Frequently Asked Questions

Is The Sandbox quantum safe right now?

No. SAND is an ERC-20 token on Ethereum, which uses ECDSA with the secp256k1 elliptic curve. ECDSA is provably vulnerable to Shor's algorithm on a sufficiently large quantum computer. The Sandbox has no independent post-quantum migration plan; it depends entirely on Ethereum's future protocol upgrades.

When could a quantum computer actually break a SAND wallet?

Most credible analyst estimates and institutional bodies like NIST and the UK NCSC place the realistic Q-day threat in the 2030-2040 window. Breaking a 256-bit elliptic curve key requires an estimated 4,000-10,000 stable logical qubits with full error correction, far beyond current hardware. However, 'harvest now, decrypt later' attacks mean adversaries could archive data today for future decryption.

Does Ethereum plan to upgrade to post-quantum cryptography?

Ethereum's research community and Vitalik Buterin have publicly acknowledged the need for a post-quantum transition, and EIP proposals have circulated. However, no firm timeline or approved EIP exists for deploying post-quantum signatures at the base layer. Core developers are focused on scaling and statelessness upgrades, making a full cryptographic migration a longer-term project.

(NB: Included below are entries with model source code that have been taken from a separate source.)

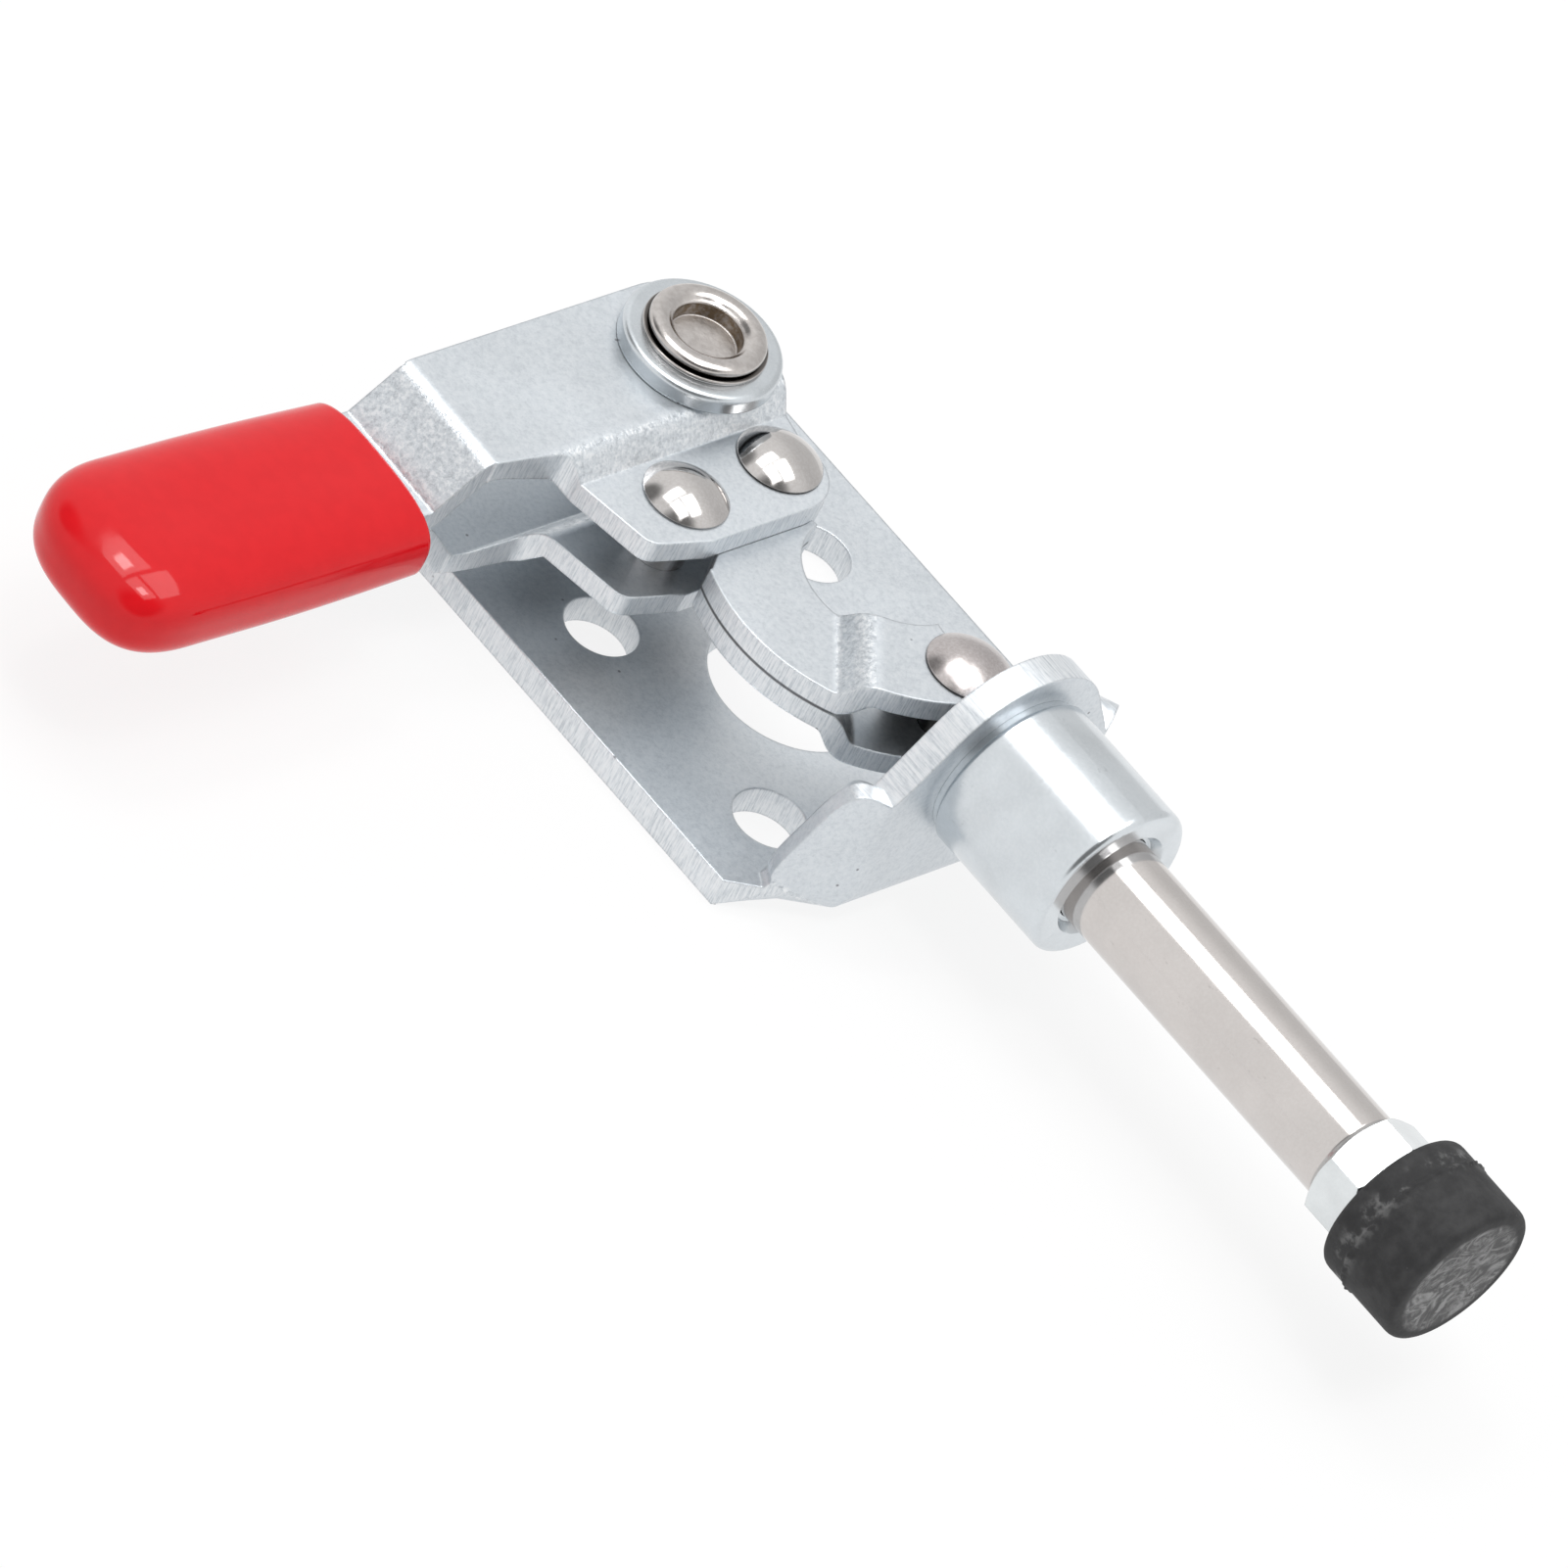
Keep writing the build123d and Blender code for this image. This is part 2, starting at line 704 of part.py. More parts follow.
# ---------------------------------------------------------------- plunger
def make_plunger_rod():
    """Round rod: a hooked tongue between the links behind, and a tapped hole in front."""
    rear_x = plunger_pivot[0] - tongue_rear
    cut_height = rod_radius - tongue_thickness / 2 + 1
    with BuildPart() as plunger_rod:
        with BuildSketch(Plane.YZ.offset(rear_x)):
            with Locations((0, axis_height)):
                Circle(rod_radius)
        extrude(amount=rod_end_x - rear_x)
        front_rim = plunger_rod.edges().filter_by(GeomType.CIRCLE).sort_by(Axis.X)[-1]
        chamfer(front_rim, rod_end_chamfer)

        with BuildSketch(Plane.XZ):
            for side in (1, -1):
                with Locations(
                    (
                        (rear_x + rod_shoulder_x) / 2 - 1,
                        axis_height + side * (tongue_thickness + cut_height) / 2,
                    )
                ):
                    Rectangle(rod_shoulder_x - rear_x + 2, cut_height)
        extrude(amount=2 * rod_radius, both=True, mode=Mode.SUBTRACT)

        pin_x = plunger_pivot[0]
        with BuildSketch(Plane.XY.offset(axis_height)):
            with Locations(plunger_pivot):
                Circle(rivet_shank_radius + pin_clearance)
            with BuildLine():
                Polyline(
                    *[(pin_x + x, y) for x, y in hook_flank],
                    (pin_x + hook_flank[-1][0], -2 * rod_radius),
                    (rear_x - 1, -2 * rod_radius),
                    (rear_x - 1, hook_finger[0][1]),
                    *[(pin_x + x, y) for x, y in hook_finger],
                    close=True,
                )
            make_face()
        extrude(amount=rod_radius, both=True, mode=Mode.SUBTRACT)

        with BuildSketch(Plane.YZ.offset(rod_end_x)):
            with Locations((0, axis_height)):
                Circle(thread_radius + thread_clearance)
        extrude(amount=-tapped_depth, mode=Mode.SUBTRACT)
    save(plunger_rod.part, "plunger_rod")


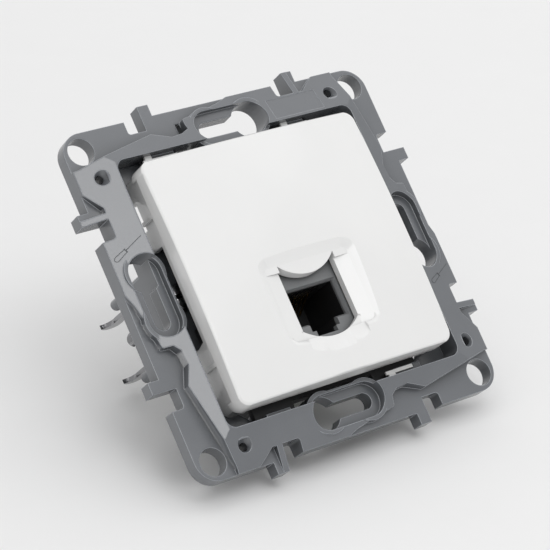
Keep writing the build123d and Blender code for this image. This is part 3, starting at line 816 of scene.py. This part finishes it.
class SOCKET_OT_jack(Operator):
    """Jack housing, tray, insert, board, punch-down block and cap"""

    bl_idname = "socket.jack"
    bl_label = "Jack and Tray"

    def execute(self, context):
        parts = (
            ("jack_housing", "jack_body", "jack", "jack_plastic"),
            ("jack_carrier", "jack_tray", "tray", "dark_plastic"),
            ("contact_insert", "cavity_lining", "insert", "black_plastic"),
            ("idc_block", "punch_block", "block", "block_plastic"),
            ("wire_cap", "core_cap", "block", "cap_plastic"),
        )
        for node, name, finish, slot in parts:
            piece = smooth(cad_copy(node, name))
            dress(piece, finish_of(finish), "socket", slot, node)
        repaint(finish_of("board"), "jack_board")
        blades = [f"idc_terminal_{i + 1}" for i in range(WIRE_COUNT)]
        repaint(finish_of("steel"), *blades)
        return {"FINISHED"}


class SOCKET_OT_contacts(Operator):
    """Eight folded spring wires, repeated at an even pitch"""

    bl_idname = "socket.contacts"
    bl_label = "Spring Wires"

    def execute(self, context):
        sizes = context.scene.socket_sizes
        low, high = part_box("contact_1")
        front = low[1] + sizes.wire_width / 2
        path = [(0.0, high[1], WIRE_ROOF), (0.0, front, WIRE_ROOF), (0.0, *WIRE_END)]
        wires = grown("spring_wires", wire_tree(), [path], {
            "Count": WIRE_COUNT, "Pitch": sizes.wire_pitch, "Width": sizes.wire_width,
            "Bend": sizes.wire_bend, "Material": finish_of("gold")})
        smooth_round(wires)
        nodes = [f"contact_{i + 1}" for i in range(WIRE_COUNT)]
        dress(wires, finish_of("gold"), "socket", "contact_gold", *nodes)
        return {"FINISHED"}


class SOCKET_OT_claws(Operator):
    """Two pressed claws in bright plated steel"""

    bl_idname = "socket.claws"
    bl_label = "Claws"

    def execute(self, context):
        for side in ("left", "right"):
            node = f"claw_{side}"
            piece = cad_copy(node, f"pressed_claw_{side}")
            soften(piece, context.scene.socket_sizes.metal_edge)
            dress(piece, finish_of("steel"), node, "bright_steel", node)
        return {"FINISHED"}


class SOCKET_OT_claw_screws(Operator):
    """Two claw screws with a cut head and a rolled thread"""

    bl_idname = "socket.claw_screws"
    bl_label = "Claw Screws"

    def execute(self, context):
        sizes = context.scene.socket_sizes
        tree = thread_tree()
        core = sizes.shank_radius - sizes.thread_depth
        for side in ("left", "right"):
            node = f"claw_screw_{side}"
            low, high = (Vector(corner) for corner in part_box(node))
            middle = (low + high) / 2
            piece = cad_copy(node, f"claw_bolt_{side}")
            self.thin_shank(piece.data, middle, core)
            soften(piece, sizes.small_edge)
            dress(piece, finish_of("steel"), node, "bright_steel", node)
            start = SCREW_SEAT + THREAD_START
            run = high.y - THREAD_TAIL - start
            ridge = grown(f"bolt_thread_{side}", tree, [], {
                "Core Radius": core - THREAD_FOOT, "Depth": sizes.thread_depth,
                "Pitch": sizes.thread_pitch, "Turns": run / sizes.thread_pitch,
                "Place": (middle.x, start, middle.z), "Material": finish_of("steel")})
            smooth_round(ridge)
            dress(ridge, finish_of("steel"), node, "bright_steel")
        return {"FINISHED"}

    def thin_shank(self, mesh, middle, core):
        """Draws the shank behind the seat in to the thread's core."""
        for vert in mesh.vertices:
            out = Vector((vert.co.x - middle.x, 0.0, vert.co.z - middle.z))
            if vert.co.y > SCREW_SEAT + 0.01 * MM and out.length > core:
                out *= core / out.length
                vert.co = Vector((middle.x + out.x, vert.co.y, middle.z + out.z))


class SOCKET_OT_studio(Operator):
    """Pale table, soft lights and the camera"""

    bl_idname = "socket.studio"
    bl_label = "Studio"

    def execute(self, context):
        scene = context.scene
        studio = scene.socket_studio
        upward = Vector((0.0, -math.sin(studio.lean), math.cos(studio.lean)))
        look = Vector(CAMERA_LOOK).normalized()
        self.camera(scene, look)
        self.table(upward)
        self.panels(scene, studio.panel_power, upward, look)
        self.world(scene, studio.fill)
        scene.view_settings.view_transform = "Standard"
        return {"FINISHED"}

    def world(self, scene, fill):
        """Fills the shadows with an even white light from all round."""
        world = bpy.data.worlds.new("studio")
        world.use_nodes = True
        back = world.node_tree.nodes["Background"]
        back.inputs["Color"].default_value = (1.0, 1.0, 1.0, 1.0)
        back.inputs["Strength"].default_value = fill
        scene.world = world

    def camera(self, scene, look):
        """Sets the camera that was fitted to the view."""
        right = look.cross(Vector(CAMERA_TOP)).normalized()
        data = bpy.data.cameras.new("camera")
        data.sensor_width = CAMERA_SENSOR
        data.lens = CAMERA_LENS
        camera = bpy.data.objects.new("camera", data)
        place = Matrix((right, right.cross(look), -look)).transposed().to_4x4()
        place.translation = Vector(CAMERA_PLACE)
        camera.matrix_world = place
        scene.collection.objects.link(camera)
        scene.camera = camera

    def table(self, upward):
        """Lays the table under the lowest points of the socket, which leans back on its claws."""
        low = min(upward @ Vector(v.co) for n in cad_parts.values() for v in n.data.vertices)
        turn = Vector((0, 0, 1)).rotation_difference(upward).to_matrix().to_4x4()
        shape = bmesh.new()
        bmesh.ops.create_grid(shape, x_segments=8, y_segments=8, size=TABLE_HALF)
        bmesh.ops.transform(shape, matrix=turn, verts=shape.verts)
        bmesh.ops.translate(shape, vec=upward * (low - TABLE_GAP), verts=shape.verts)
        table = link_shape("table", shape)
        table.data.materials.append(finish_of("table"))

    def panels(self, scene, power, upward, look):
        """Hangs the soft panels, level over the table."""
        right = upward.cross(-look).normalized()
        near = right.cross(upward).normalized()
        for name, (across, up, forward), width, depth, bright in PANELS:
            lamp = bpy.data.lights.new(name, "AREA")
            lamp.shape = "RECTANGLE"
            lamp.size = width
            lamp.size_y = depth
            lamp.energy = bright * power * width * depth
            light = bpy.data.objects.new(name, lamp)
            place = Matrix((right, -near, upward)).transposed().to_4x4()
            place.translation = right * across + upward * up + near * forward
            light.matrix_world = place
            scene.collection.objects.link(light)


class SOCKET_PT_panel(Panel):
    """Sizes, finishes and the pieces in building order"""

    bl_idname = "SOCKET_PT_panel"
    bl_label = "Network Wall Socket"
    bl_space_type = "VIEW_3D"
    bl_region_type = "UI"
    bl_category = "Wall Socket"

    def draw(self, context):
        layout = self.layout
        scene = context.scene
        for group in (scene.socket_sizes, scene.socket_finishes, scene.socket_studio):
            box = layout.box()
            for name in group.__annotations__:
                box.prop(group, name)
        column = layout.column(align=True)
        for step in STEPS:
            column.operator(step.bl_idname)


STEPS = (
    SOCKET_OT_support_frame,
    SOCKET_OT_front_cover,
    SOCKET_OT_jack,
    SOCKET_OT_contacts,
    SOCKET_OT_claws,
    SOCKET_OT_claw_screws,
    SOCKET_OT_studio,
)
GROUPS = (
    ("socket_sizes", SocketSizes),
    ("socket_finishes", SocketFinishes),
    ("socket_studio", SocketStudio),
)


def register():
    for name, group in GROUPS:
        bpy.utils.register_class(group)
        setattr(bpy.types.Scene, name, PointerProperty(type=group))
    for step in STEPS:
        bpy.utils.register_class(step)
    bpy.utils.register_class(SOCKET_PT_panel)


def unregister():
    bpy.utils.unregister_class(SOCKET_PT_panel)
    for step in reversed(STEPS):
        bpy.utils.unregister_class(step)
    for name, group in reversed(GROUPS):
        delattr(bpy.types.Scene, name)
        bpy.utils.unregister_class(group)


def main():
    register()
    for step in STEPS:
        area, action = step.bl_idname.split(".")
        getattr(getattr(bpy.ops, area), action)()


if __name__ == "__main__":
    main()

Are LAND NFTs in The Sandbox also at quantum risk?

Yes. LAND parcels are ERC-721 NFTs also on Ethereum, secured by the same ECDSA-based ownership model. Any wallet that holds LAND and has previously signed transactions has its public key exposed on-chain, making it subject to the same Q-day attack vector as SAND tokens.

What is a lattice-based signature and why does it matter for crypto wallets?

Lattice-based signatures, such as CRYSTALS-Dilithium and FALCON standardised by NIST in 2024, derive their security from mathematical problems in high-dimensional integer lattices. These problems are not known to be solvable efficiently by quantum computers running Shor's algorithm, making them resistant to Q-day attacks. Wallets built on these schemes offer significantly stronger long-term security guarantees than ECDSA-based wallets.

Can I protect my SAND holdings without waiting for Ethereum to upgrade?

Partially. You can audit which of your addresses have exposed public keys using a block explorer, limit reuse of those addresses, and explore ERC-4337 smart contract wallets that can implement custom signature logic. For holdings you consider long-term strategic positions, using a purpose-built post-quantum wallet to custody assets provides stronger protection than waiting for base-layer Ethereum changes.